The writer of Hebrews draws this point from the details about how sacrifices had been handled in Israel's history, and how things were done in the Jerusalem Temple.  Of course, everybody expected God to reside in the holy building--the Temple.  You know, because that's the official headquarters of Respectable Religion.  So while surely good and faithful Jewish people all knew that God wasn't "confined" to living in the Temple, like some genie tethered to a lamp, there was a sort of expectation that the place to meet God, or see God at work, was in the Temple.  Almost like the Temple was where God's office hours were held.  Sure, God could be active anywhere, but the place to "expect" God to work was in the official holy place where priests conducted worship, offered sacrifices, and made their prayers on behalf of the people.  The Temple was like the throne room for a king, or the courtroom bench for a judge: it was the place where you expected God to exercise God's... you know... "God-ness" with power and authority.  The institutional religion of ancient Israel and Judah were built around having that place as The Location Where God Held Court, with the royal palace conveniently just down the street. The Temple gave the impression that God was to be found in (and maybe also endorsed) the official, conventional seats of power--where the king (or Roman governor) was, where the religious professionals were, and where the Empire's occupying troops were headquartered.

So if there's an Official Grand Sacrifice to be offered, or some huge world-changing event where God's power and authority are on display, you expect it to happen there: in the center of attention, in the officially authorized places endorsed by the Association of Respectable Religious Professionals.  But that's not where Jesus offers himself.  The writer of Hebrews knows that the Romans don't crucify people in the town square, and the citizens of the city wouldn't have let their holy places be desecrated by an execution nearby.  No, the crosses were set up outside the city, away from the center, outside of the view of Respectable Religion, on the margins.  The victims of crucifixion were still on public display at the crossroads and along the streets leading into the city, but in shameful places associated with where they burned the trash and all that was too unclean or unworthy to be kept inside the city walls.  

And that, of course, is exactly where Jesus goes to work offering the Last Sacrifice--the sacrifice that ends the whole logic of sacrifices once and for all.  Jesus goes to work on the margins, in the unclean places, outside the city, and far from the halls of power or places of Respectable Religion, even when the work is a hard day's dying. The writer of Hebrews notices a connection between Jesus' cross, then, and the way the animals used in ritual sacrifice would have had their carcasses burned outside the city (or outside the camp in the wilderness days).  So Jesus, this one crucified among the nobodies--as a nobody--in a place deemed godforsaken and unclean, offers his life for us like the ancient sacrifices of Israel's memory.  It is an audacious claim, because it means that in Jesus we find God going to work in all the places a Respectable Deity isn't supposed to be, associated with all the kinds of people a Respectable Deity isn't supposed to be rubbing elbows with.

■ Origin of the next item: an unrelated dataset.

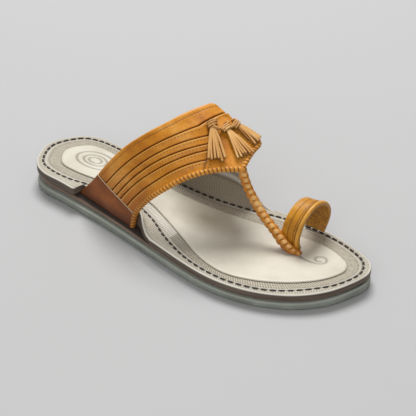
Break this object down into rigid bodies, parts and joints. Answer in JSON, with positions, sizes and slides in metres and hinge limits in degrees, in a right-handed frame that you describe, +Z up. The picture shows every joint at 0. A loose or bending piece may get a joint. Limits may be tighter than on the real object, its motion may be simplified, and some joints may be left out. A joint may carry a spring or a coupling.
{
  "type": "kolhapuri sandal",
  "caption": "Right kolhapuri sandal: pleated wide instep band, braided thong, big-toe ring and tassels on a layered flat sole.",
  "frame": {"origin": "on the floor under the sandal, at the middle of its length and on the sole's long axis", "axes": "+X to the toe, +Y to the wearer's left, which is the inner side of this right shoe, +Z up"},
  "size_m": [0.2641, 0.0906, 0.0889],
  "materials": {
    "outsole_rubber": "matt sage-grey rubber sheet",
    "midsole_leather": "matt brown leather layer",
    "footbed_leather": "ivory leather with a woven border",
    "pad_leather": "smooth ivory leather",
    "strap_leather": "waxed mustard-tan leather",
    "tab_leather": "waxed red-brown leather",
    "tassel_leather": "soft light-tan leather strips"
  },
  "bodies": {
    "root": {"outsole": "outsole_rubber", "midsole": "midsole_leather", "topsole": "footbed_leather", "insole": "pad_leather", "upper": "strap_leather", "tab_lateral": "tab_leather", "tab_medial": "tab_leather", "tassel_outer": "tassel_leather", "tassel_middle": "tassel_leather", "tassel_inner": "tassel_leather"}
  },
  "joints": []
}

And that's just it: Jesus shows us that we don't have the "respectable god" we imagine in our minds.  We have the living God, who can't be confined to the cathedral or the pulpit for an hour on Sunday mornings.  We have the God who chooses to work outside of the center of attention, far from the places of power and respectability.  We have the God who saves the world from a spot outside the city, far from the Temple and its altar, where a Roman death stake becomes the altar where Jesus offers himself and breaks open the logic of sacrifice once and for all.

And if God has chosen this kind of place to do the hard work of saving us, then we should not be surprised at all to find God intentionally working on the margins and among the marginalized people all the time.  We should expect to find God slipping outside of the Offices of Respectable Religion to work where no one is watching, in all the places and with all the people we didn't think were worthy of God to go.  And we should be prepared to see altars everywhere.  That's why the writer of Hebrews calls the followers of Jesus to "go to him outside the camp" and to share the abuse and mistreatment he has endured.  We're called to go where Jesus goes, and where he keeps showing up: in all the "wrong" places, among all the outsiders, outcasts, and people told they don't matter.

Keep your eyes out in those places today--there are altars set up in the wilderness all around.

Lord Jesus, lead us to find you outside of the respectable places and positions of power, and to make our place where you do on the margins.